Os antigos consumidores jogados para fora dos padrões de consumo não se voltam mais, como outrora, aos partidos trabalhistas ou de centro esquerda (pois foram estes os principais fiadores da social democracia e seu estado de bem-estar). Não se veem mais como trabalhadores expropriados, mas como consumidores incapazes de consumir. A afirmação da identidade de classe foi perdida. Por isso, no caso brasileiro, por exemplo, não aparece como contradição seguir um discurso que promete a volta dos empregos por meio de uma agenda neoliberal extremada e que ao mesmo tempo retira direitos dos trabalhadores.
Se o fascismo histórico se guiava pela noção de um aparelho estatal grande e forte, o novo fascismo pode aderir ao estado mínimo justamente por não se tratar mais de instituições, mas de formas de vida que consomem a si mesmas.
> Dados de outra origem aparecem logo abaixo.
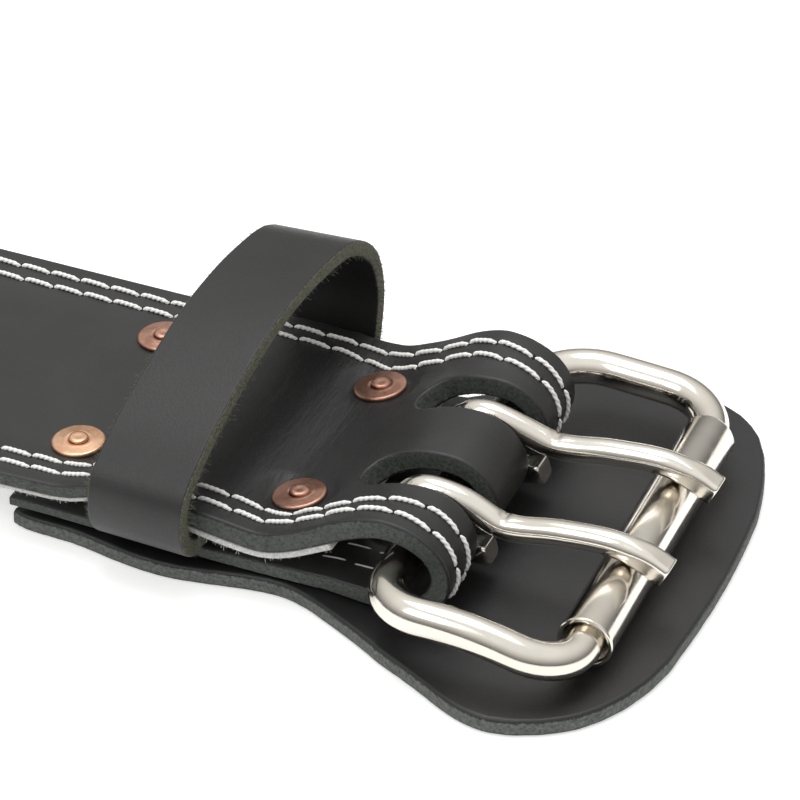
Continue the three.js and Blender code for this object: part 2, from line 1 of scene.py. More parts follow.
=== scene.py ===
"""Looks of a leather weightlifting belt, lying flat, seen at its roller buckle.

Lengths named here are millimetres, and MM turns them into the frame's metres.
X is measured from the buckle's back bar towards its front, and Y from the line
midway between the rivets; ORIGIN moves such points to their place in the frame.
"""
import json
import math

import bmesh
import bpy
import numpy as np
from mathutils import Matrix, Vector


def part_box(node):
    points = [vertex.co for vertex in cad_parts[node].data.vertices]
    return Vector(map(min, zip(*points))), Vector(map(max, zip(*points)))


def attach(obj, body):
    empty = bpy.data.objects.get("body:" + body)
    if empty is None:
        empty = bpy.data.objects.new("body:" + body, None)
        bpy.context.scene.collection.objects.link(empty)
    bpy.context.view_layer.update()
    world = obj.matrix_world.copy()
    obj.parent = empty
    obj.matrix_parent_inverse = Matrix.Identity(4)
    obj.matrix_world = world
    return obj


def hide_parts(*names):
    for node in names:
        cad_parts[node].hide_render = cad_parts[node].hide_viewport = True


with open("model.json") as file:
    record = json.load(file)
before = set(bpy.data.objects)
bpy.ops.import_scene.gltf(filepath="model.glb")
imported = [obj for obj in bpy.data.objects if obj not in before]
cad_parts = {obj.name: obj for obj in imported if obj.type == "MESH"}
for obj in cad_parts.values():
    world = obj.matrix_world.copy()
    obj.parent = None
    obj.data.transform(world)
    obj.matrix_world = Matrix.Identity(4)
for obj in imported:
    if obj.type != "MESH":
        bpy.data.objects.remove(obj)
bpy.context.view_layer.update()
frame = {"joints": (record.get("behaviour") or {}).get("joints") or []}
MM = 0.001

# Places on the buckle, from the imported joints
hinge = {joint["name"]: [c / MM for c in joint["pos_m"]] for joint in frame["joints"]}
BAR_X, BAR_Y, BAR_Z = hinge["frame_swing"]
FRAME_LENGTH = hinge["roller_spin"][0] - BAR_X
FRAME_DROP = BAR_Z - hinge["roller_spin"][2]
BUCKLE_SHIFT = -1.4
ORIGIN = np.array([BAR_X, BAR_Y - BUCKLE_SHIFT, 0.0])
NEAR_PRONG_Y = hinge["near_prong_swing"][1] - ORIGIN[1]
FAR_PRONG_Y = hinge["far_prong_swing"][1] - ORIGIN[1]

# Camera, solved from the photograph, from the back bar at the table
CAMERA_FROM_BAR = (255.4, -637.8, 497.7)
CAMERA_AZIMUTH = 22.8
CAMERA_ELEVATION = 34.32
CAMERA_LENS = 213.0

# Lengths along the belt
TIP_REACH = ORIGIN[0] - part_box("belt_strap")[0][0] / MM
PAD_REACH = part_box("buckle_pad")[1][0] / MM - ORIGIN[0]
PAD_TAIL = 75.6
BACK_RIVET_REACH = 67.8
FRONT_RIVET_REACH = 24.2
LOOP_REACH = 44.8
SLOT_REACH = 13.2
LINING_END = 13.5
HUMP_REACH = 2.5
NARROW_TO = 14.0

# Widths across the belt
STRAP_WIDTH = 64.0
BACK_WIDTH = 101.6
RETURN_WIDTH = 61.0
PAD_NEAR = 52.4
PAD_FAR = 53.4
RIVET_SPACING = 36.6

# Leather and lining
STRAP_THICKNESS = 4.0
FOLD_THICKNESS = 3.7
RETURN_THICKNESS = 2.9
RETURN_LOOP_THICKNESS = 2.4
RETURN_END_THICKNESS = 2.0
LINING_THICKNESS = 1.2
PAD_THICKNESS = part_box("buckle_pad")[1][2] / MM
LOOP_THICKNESS = 3.0
LOOP_WIDTH = 18.6
LOOP_CLEARANCE = 3.2
LOOP_HEIGHT = 31.7
LOOP_SHIFT = 0.7
LOOP_SKEW_DEG = 3.6
LOOP_SAG = 1.6
LOOP_LEAN = 1.0
LOOP_TAIL_MARGIN = 2.8
LOOP_NOSE_MARGIN = 0.9
GAP = 0.3
SNUG = 0.04
FRONT_LIFT = 0.4
LOOP_LIFT = 0.8
BACK_LIFT = 1.8

# Where the belt widens to the back and narrows to the tongue
BUCKLE_SECTION = 110.0
EDGE_SPREAD = 0.0148
FLARE_LENGTH = 220.0
TONGUE_LENGTH = 270.0
TAPER_LENGTH = 170.0
RAMP_HEAD = 112.0
RAMP_LENGTH = 140.0
TONGUE_CORNER = 26.0

# Holes for the prongs, and the slots that the prongs stand in
HOLE_ROWS = 8
HOLE_PITCH = 25.4
HOLE_RADIUS = 3.2
FIRST_HOLE = 55.0
PRONG_SIDE = 12.7
SLOT_WIDTH = 10.0
SLOT_SHIFT = -0.3

# Buckle
WIRE_RADIUS = 3.4
# Painted shade on the back bar where the fold hides it: near-black steel within this distance along the belt
# and this distance across it from the bar's middle
PAINTED_SHADE_WIDTH = 4.5
PAINTED_SHADE_REACH = 25.0
FRAME_WIDTH = 84.6
FRONT_SKEW = 0.3
FRONT_CANT = 1.1
NEAR_BOW = 2.4
FAR_BOW = 0.4
NEAR_BACK_CORNER = 9.7
NEAR_FRONT_CORNER = 8.8
FAR_BACK_CORNER = 12.5
FAR_FRONT_CORNER = 11.5
PRONG_RADIUS = 2.45
PRONG_OVERHANG = 8.3
PRONG_DROOP = 3.2
CREASE_REACH = 13.2
TAIL_REACH = 11.0
ROLLER_RADIUS = 4.75
ROLLER_SWELL = 0.3
ROLLER_WALL = 0.75
ROLLER_LENGTH = 64.0
BAR_TO_FOLD = 1.1
FOLD_NOSE = 8.0
FOLD_SHEAR = 0.7
FOLD_FADE = 12.0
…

Logo, a aderência do discurso da meritocracia, que cria a imagem da sociedade como um grande aglomerado de indivíduos em eterna concorrência. Incapaz de engendrar qualquer forma de solidariedade social, esta noção consumista e individualista de si mesmo é um prato cheio para discursos do culto da força, pois a violência já internalizada pelos indivíduos concorrentes torna-se completamente naturalizada.
Não por outro motivo, Pasolini apontava que o novo fascismo era muito mais perverso que o fascismo histórico. “Estamos todos em perigo!”, dissera ele, nem tanto aos seus contemporâneos, mas a nós, 40 anos depois de seu assassinato. É porque estamos todos em perigo que precisamos vencê-lo. Não apenas pela resistência e uma nova superação eleitoral das forças políticas que encarnam o novo fascismo, pois trata-se mesmo da criação de uma nova forma de vida. Afinal, nunca se pode esquecer que a democracia não é simplesmente uma forma de governo, porém uma forma de vida: talvez a única que se possa dizer plenamente vida.